9. Voor zover eiser betoogt dat de omstandigheden in de gevangenissen in Gambia zo slecht zijn dat hij een reëel risico loopt op ernstige schade, slaagt dit evenmin. Verweerder heeft zich desgevraagd niet ten onrechte op het standpunt gesteld dat eiser niet heeft onderbouwd dat hij persoonlijk bij terugkeer naar Gambia een reëel risico loopt op ernstige schade. Het overgelegde landenrapport van USDOS waaruit blijkt dat mensenrechtenschendingen plaatsvinden in gevangenissen in Gambia is naar het oordeel van de rechtbank onvoldoende om tot een andere conclusie te komen. Daarmee is immers niet onderbouwd dat eiser zelf risico loopt om slachtoffer te worden van een behandeling in strijd met artikel 3 van het EVRM.

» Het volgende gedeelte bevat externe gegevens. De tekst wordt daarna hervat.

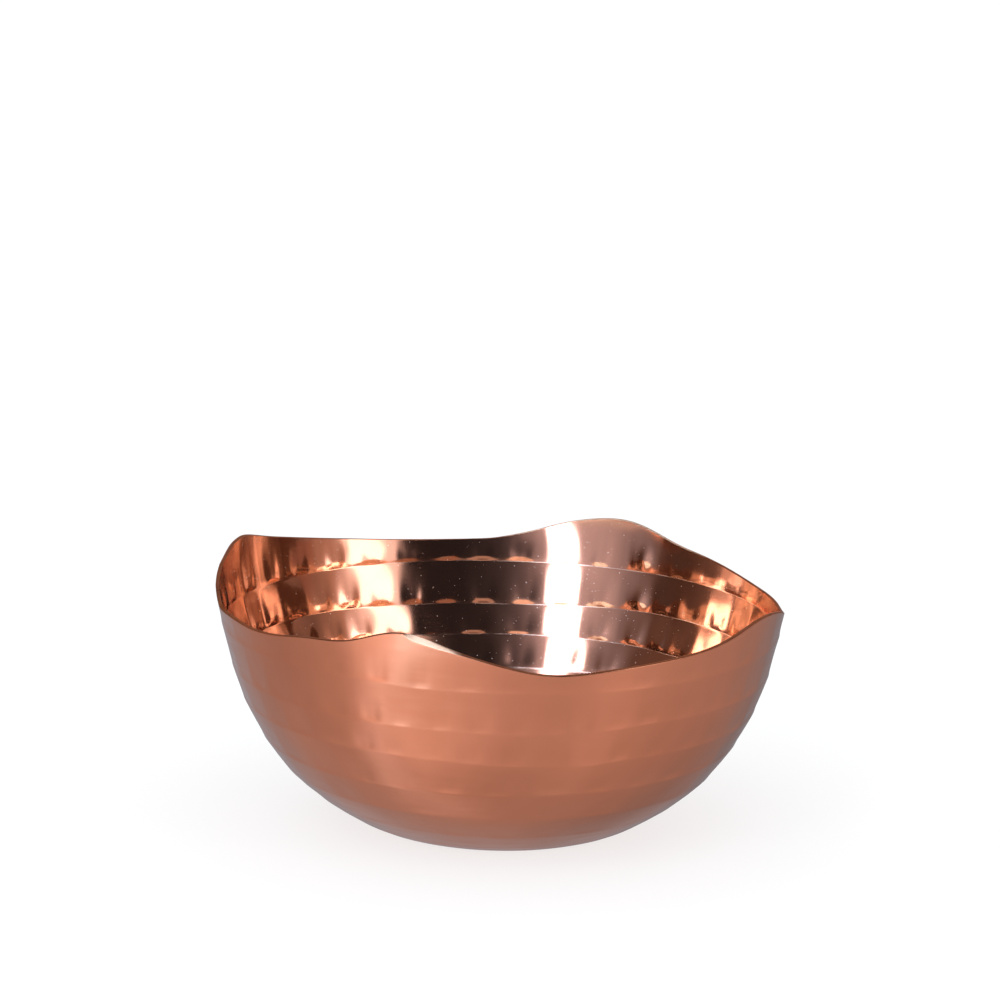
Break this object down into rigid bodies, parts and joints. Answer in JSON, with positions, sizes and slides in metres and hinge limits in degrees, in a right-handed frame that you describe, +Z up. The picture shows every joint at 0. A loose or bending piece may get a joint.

10. Gelet op het voorgaande heeft verweerder zowel in het bestreden besluit alsook ter zitting (alsnog) voldoende gemotiveerd waarom hij zich op het standpunt stelt dat eiser niet aannemelijk heeft gemaakt dat hij gegronde vrees heeft voor vervolging, dan wel bij terugkeer een reëel risico loopt op ernstige schade. De rechtbank is dan ook van oordeel dat verweerder de terecht heeft geconcludeerd dat eiser niet in aanmerking komt voor verlening
van een verblijfsvergunning asiel als genoemd in artikel 29, eerste lid, onder a of b, van de Vw.
11. Gelet op wat de rechtbank onder 6 heeft overwogen, wordt het beroep gegrond verklaard. Het geconstateerde motiveringsgebrek kan echter niet leiden tot een andere uitkomst en om die reden worden de rechtsgevolgen van het bestreden besluit in stand gelaten.
12. De rechtbank ziet aanleiding om verweerder te veroordelen in de door eiser gemaakte proceskosten. Deze kosten stelt de rechtbank op grond van het Besluit proceskosten bestuursrecht voor de door een derde beroepsmatig verleende rechtsbijstand vast op € 1.496,- (1 punt voor het indienen van het beroepschrift en 1 punt voor het verschijnen ter zitting met een waarde per punt van € 748,- en een wegingsfactor 1).